Learning-oriented assessment involves three inter-related components. First, productive assessment task design when students are assessed on meaningful tasks which require higher order learning outcomes. Second, activities which support students in developing understandings of what quality work looks like: going beyond rubrics and lists of criteria to explore quality academic performance. And third, approaches to feedback processes which focus less on telling and more on entering into different forms of dialogue about student work, so that students are primed to engage with and act on feedback messages.
The three components of this learning-oriented assessment framework served as a lens to analyze the practices of five teachers who had been awarded internal or external awards for teaching excellence. These teachers came from the disciplines of Architecture, Business, Geology, History and Law. The critical analysis of their practice and students’ perceptions of it facilitate the portrayal of assessment in context.
For instance, one of the key features of assessment task design was authentic assessment or what I prefer to call ‘assessment mirroring real-life applications of the discipline’. Architecture students designed a village house. Business students tried to sell their innovative product ideas through assessed oral presentations. Geology students engaged in experiential learning through field trips. History students visited a museum of their own choice and analyzed how history was portrayed. Law students went to Court to observe legal debate in context and wrote up their reflections.
A striking issue in the design of assessment was student flexibility and choice. Students felt empowered to develop their best performance when they had some autonomy in what they worked on and how they approached assessment tasks. Students could often choose topics; there was also some flexibility between individual, pair and group assignments. The History professor permitted web-based presentations as alternatives to traditional essays. Students could upload work in progress to Facebook if they wished to interact via social media. In Law, students had the option of adjusting the weighting of their examination performance by carrying out alternative assessment tasks.
In relation to the second element of learning-oriented assessment: how students come to appreciate what quality work looks like, students did not find rubrics particularly useful. Lists of criteria in a standardized form were perceived as vague and repetitive. Furthermore, students often did not feel that the rubric represented how they would actually be assessed. They felt that in reality, criteria would be outweighed by teachers’ personal feelings and subjective preferences. This resulted in students trying to identify what individual teachers sought: a phenomenon identified as long ago as the 1960s (Becker et al., 1968).

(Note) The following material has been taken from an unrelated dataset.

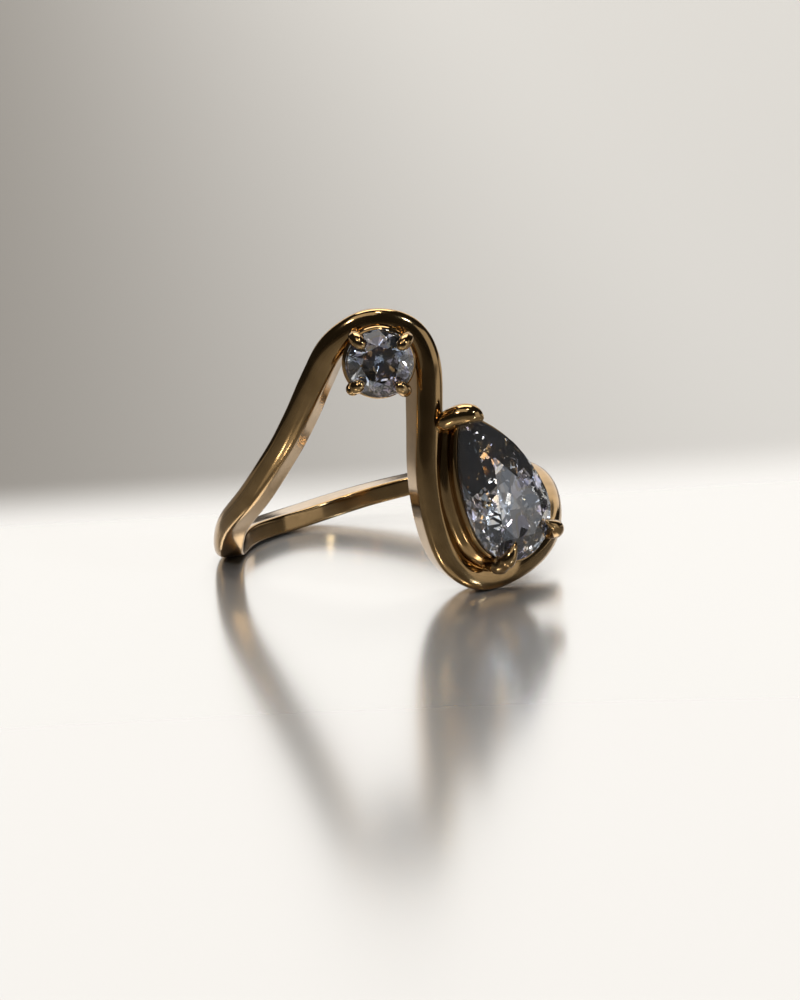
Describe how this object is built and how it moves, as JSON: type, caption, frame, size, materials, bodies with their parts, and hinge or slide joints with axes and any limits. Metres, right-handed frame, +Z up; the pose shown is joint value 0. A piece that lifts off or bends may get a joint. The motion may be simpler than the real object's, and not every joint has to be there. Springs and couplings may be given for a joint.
{
  "type": "toi et moi ring",
  "caption": "Finger ring lying on its side: a wave-shaped gold band whose arch frames a round brilliant in prongs and whose dip cradles a pear-shaped brilliant in claws.",
  "frame": {"origin": "middle of the resting ring's bounding box, on the surface it lies on", "axes": "+Z up from that surface; the stones face -Y; +X to the right of them, on the pear stone's side"},
  "size_m": [0.0202, 0.0229, 0.0167],
  "materials": {
    "gold": "polished",
    "diamond": "polished facets"
  },
  "bodies": {
    "root": {"band_and_settings": "gold", "round_diamond": "diamond", "pear_diamond": "diamond"}
  },
  "joints": []
}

Instead, students expressed positive perceptions of the analysis of samples of student work. Such exemplars could help students understand what was required and what quality academic performance looked like. Productive dialogues about exemplars could help students articulate their judgments of student work; discuss how samples could be improved; and relate them to their own work in progress. Students also expressed a wish for more teachers to analyze samples during class.
Feedback is an essential component of progress but difficult to carry out effectively in undergraduate education. Challenges include timeliness, ability to act on feedback and the inevitable emotional consequences of assessment (Evans, 2013). Possible ways forward are centered on dialogic feedback processes. These include peer review, internal feedback (inner dialogue) to promote self-regulation and technology-facilitated dialogue. These strategies are consistent with the principal goal of feedback as supporting students in refining their capacities to self-evaluate their work in progress.
So in brief, what might good assessment look like? It should entail assessment tasks which encourage higher order thinking and deep approaches to learning. Students would need to be actively involved in generating, applying or engaging with criteria and quality. For feedback as dialogue to be carried out effectively, feedback processes need to reduce the burden on teachers and make students more pro-active in generating and using feedback. Importantly, to implement a learning-oriented assessment approach shared expertise around meaningful assessment needs to be developed for both faculty and students: an ongoing challenge and possible future agenda.
Becker, H., Geer, B. & Hughes, E. (1968). Making the Grade: The Academic Side of College Life. New York: John Wiley and Sons.
Carless, D. (2015a). Excellence in University Assessment: Learning from award-winning practice. London: Routledge.
Carless, D. (2015b). Exploring learning-oriented assessment processes. Higher Education, 69(6), 963-976.
Evans, C. (2013). Making sense of assessment feedback in higher education. Review of Educational Research, 83(1), 70-120.
Scriven, M. (1967). The methodology of evaluation. In R. Tyler, R. Gagne & M. Scriven (Eds.), Perspectives on Curriculum Evaluation (pp. 39-83). Chicago, IL: Rand McNally.